Read Tiny Home Laundry Planning before finalizing closet volume. A compact wardrobe may work beautifully when laundry is easy and frequent. The same wardrobe may fail when laundry is delayed by weather, travel, shared machines, or long drying times.
Shared Closets Need Boundaries
Two people can share a tiny closet if the system is explicit. Without boundaries, one person’s folded stack becomes another person’s search area. Divided shelves, separate drawers, labeled bins, or left-right hanging zones reduce friction. The point is not to make the closet formal. It is to prevent every morning from becoming a negotiation over space.
Different routines matter. One person may dress before sunrise. Another may work from home in casual clothes. One may need work gear near the door. Another may need quiet access to clothing while someone sleeps in the loft. A good clothing system places the most active items where they can be reached with the least disruption. This is where Tiny Home Acoustic Privacy Planning and Tiny Home Lighting Design quietly join the closet conversation.

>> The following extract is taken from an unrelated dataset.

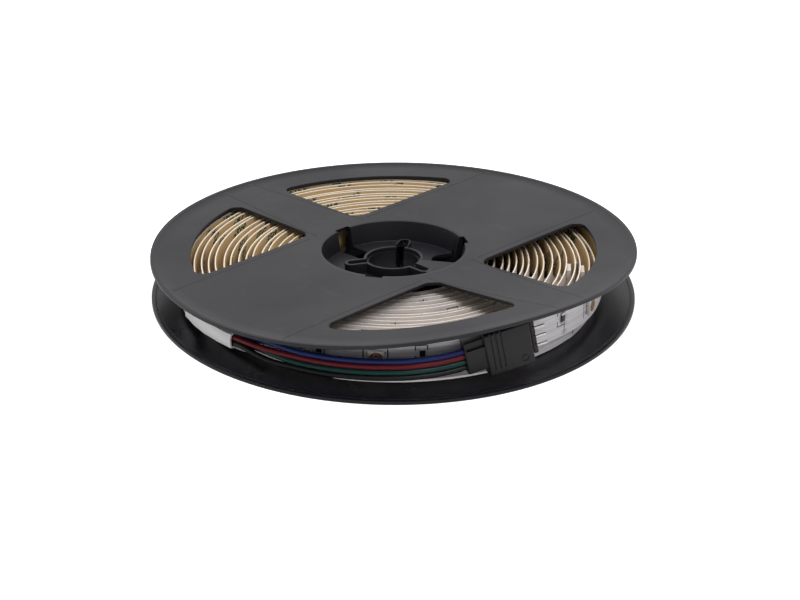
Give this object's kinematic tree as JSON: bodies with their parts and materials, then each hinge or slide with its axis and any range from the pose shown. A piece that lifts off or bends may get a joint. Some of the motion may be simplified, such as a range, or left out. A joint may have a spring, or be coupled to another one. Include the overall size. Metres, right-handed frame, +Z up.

Children add another layer because their clothing sizes change. A fixed built-in with perfect toddler proportions may not age well. Adjustable shelves, movable rods, and bins that can change categories keep the system useful longer.
Keep the Wardrobe Honest Over Time
Tiny home clothing systems need maintenance in the ordinary sense: not repair, but editing. Seasons change, hobbies change, bodies change, jobs change, and clothing volume creeps. A closet that worked at move-in can become tight because a few categories quietly multiplied. The remedy is not always more storage. Sometimes it is a better laundry rhythm, a clearer seasonal swap, or releasing clothes that no longer serve the life being lived.
The strongest tiny home closet feels boring in the morning. The shirt is where expected. The shoes are near the door. Wet clothes have a drying route. Off-season gear is protected but not in the way. Shared space has boundaries. Nothing important depends on perfect folding. When clothing reaches that level of ordinariness, the home feels larger because the daily act of getting dressed no longer spreads across every surface.